## Stated problem:
Each line below is to be written out in full, exactly as shown.

## start Data extract

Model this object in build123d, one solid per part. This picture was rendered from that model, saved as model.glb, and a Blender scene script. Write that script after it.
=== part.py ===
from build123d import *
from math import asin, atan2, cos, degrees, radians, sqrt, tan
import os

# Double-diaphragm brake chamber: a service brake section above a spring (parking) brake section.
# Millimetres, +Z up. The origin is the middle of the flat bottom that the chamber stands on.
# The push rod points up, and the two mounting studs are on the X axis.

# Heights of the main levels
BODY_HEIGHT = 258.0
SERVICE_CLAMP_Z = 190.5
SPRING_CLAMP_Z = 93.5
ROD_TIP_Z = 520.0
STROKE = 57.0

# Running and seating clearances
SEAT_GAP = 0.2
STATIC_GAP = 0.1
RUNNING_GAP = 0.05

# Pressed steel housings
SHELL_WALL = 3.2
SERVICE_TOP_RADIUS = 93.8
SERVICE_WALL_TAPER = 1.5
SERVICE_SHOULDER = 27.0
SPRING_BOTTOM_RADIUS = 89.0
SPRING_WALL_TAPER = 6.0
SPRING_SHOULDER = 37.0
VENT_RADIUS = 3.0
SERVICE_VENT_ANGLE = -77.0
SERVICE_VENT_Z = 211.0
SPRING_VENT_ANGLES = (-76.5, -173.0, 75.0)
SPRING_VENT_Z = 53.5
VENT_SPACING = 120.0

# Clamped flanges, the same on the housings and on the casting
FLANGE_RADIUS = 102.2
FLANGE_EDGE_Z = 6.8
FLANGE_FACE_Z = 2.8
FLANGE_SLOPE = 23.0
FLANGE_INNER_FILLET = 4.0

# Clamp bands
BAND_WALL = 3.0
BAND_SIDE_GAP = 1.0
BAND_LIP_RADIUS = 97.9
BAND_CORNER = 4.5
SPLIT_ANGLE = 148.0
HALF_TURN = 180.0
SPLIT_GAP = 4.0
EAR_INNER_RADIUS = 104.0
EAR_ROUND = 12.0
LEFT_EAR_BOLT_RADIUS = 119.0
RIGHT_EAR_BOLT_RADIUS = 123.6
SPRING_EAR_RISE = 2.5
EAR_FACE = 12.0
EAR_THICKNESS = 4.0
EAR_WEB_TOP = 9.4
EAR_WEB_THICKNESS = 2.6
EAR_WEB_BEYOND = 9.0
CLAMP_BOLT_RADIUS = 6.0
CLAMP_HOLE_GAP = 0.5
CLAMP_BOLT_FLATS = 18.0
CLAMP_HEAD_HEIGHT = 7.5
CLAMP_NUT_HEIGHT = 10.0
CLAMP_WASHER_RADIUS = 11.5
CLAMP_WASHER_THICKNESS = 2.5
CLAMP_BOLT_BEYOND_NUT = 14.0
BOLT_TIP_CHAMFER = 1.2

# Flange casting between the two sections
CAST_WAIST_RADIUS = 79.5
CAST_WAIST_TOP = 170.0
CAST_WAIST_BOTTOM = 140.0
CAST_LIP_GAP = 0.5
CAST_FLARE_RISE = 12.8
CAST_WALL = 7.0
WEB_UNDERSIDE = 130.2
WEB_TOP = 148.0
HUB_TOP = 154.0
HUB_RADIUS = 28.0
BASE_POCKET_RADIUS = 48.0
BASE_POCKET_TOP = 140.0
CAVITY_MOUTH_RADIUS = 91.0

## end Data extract

## The answer:
Model this object in build123d, one solid per part. This picture was rendered from that model, saved as model.glb, and a Blender scene script. Write that script after it.
=== part.py ===
from build123d import *
from math import asin, atan2, cos, degrees, radians, sqrt, tan
import os

# Double-diaphragm brake chamber: a service brake section above a spring (parking) brake section.
# Millimetres, +Z up. The origin is the middle of the flat bottom that the chamber stands on.
# The push rod points up, and the two mounting studs are on the X axis.

# Heights of the main levels
BODY_HEIGHT = 258.0
SERVICE_CLAMP_Z = 190.5
SPRING_CLAMP_Z = 93.5
ROD_TIP_Z = 520.0
STROKE = 57.0

# Running and seating clearances
SEAT_GAP = 0.2
STATIC_GAP = 0.1
RUNNING_GAP = 0.05

# Pressed steel housings
SHELL_WALL = 3.2
SERVICE_TOP_RADIUS = 93.8
SERVICE_WALL_TAPER = 1.5
SERVICE_SHOULDER = 27.0
SPRING_BOTTOM_RADIUS = 89.0
SPRING_WALL_TAPER = 6.0
SPRING_SHOULDER = 37.0
VENT_RADIUS = 3.0
SERVICE_VENT_ANGLE = -77.0
SERVICE_VENT_Z = 211.0
SPRING_VENT_ANGLES = (-76.5, -173.0, 75.0)
SPRING_VENT_Z = 53.5
VENT_SPACING = 120.0

# Clamped flanges, the same on the housings and on the casting
FLANGE_RADIUS = 102.2
FLANGE_EDGE_Z = 6.8
FLANGE_FACE_Z = 2.8
FLANGE_SLOPE = 23.0
FLANGE_INNER_FILLET = 4.0

# Clamp bands
BAND_WALL = 3.0
BAND_SIDE_GAP = 1.0
BAND_LIP_RADIUS = 97.9
BAND_CORNER = 4.5
SPLIT_ANGLE = 148.0
HALF_TURN = 180.0
SPLIT_GAP = 4.0
EAR_INNER_RADIUS = 104.0
EAR_ROUND = 12.0
LEFT_EAR_BOLT_RADIUS = 119.0
RIGHT_EAR_BOLT_RADIUS = 123.6
SPRING_EAR_RISE = 2.5
EAR_FACE = 12.0
EAR_THICKNESS = 4.0
EAR_WEB_TOP = 9.4
EAR_WEB_THICKNESS = 2.6
EAR_WEB_BEYOND = 9.0
CLAMP_BOLT_RADIUS = 6.0
CLAMP_HOLE_GAP = 0.5
CLAMP_BOLT_FLATS = 18.0
CLAMP_HEAD_HEIGHT = 7.5
CLAMP_NUT_HEIGHT = 10.0
CLAMP_WASHER_RADIUS = 11.5
CLAMP_WASHER_THICKNESS = 2.5
CLAMP_BOLT_BEYOND_NUT = 14.0
BOLT_TIP_CHAMFER = 1.2

# Flange casting between the two sections
CAST_WAIST_RADIUS = 79.5
CAST_WAIST_TOP = 170.0
CAST_WAIST_BOTTOM = 140.0
CAST_LIP_GAP = 0.5
CAST_FLARE_RISE = 12.8
CAST_WALL = 7.0
WEB_UNDERSIDE = 130.2
WEB_TOP = 148.0
HUB_TOP = 154.0
HUB_RADIUS = 28.0
BASE_POCKET_RADIUS = 48.0
BASE_POCKET_TOP = 140.0
CAVITY_MOUTH_RADIUS = 91.0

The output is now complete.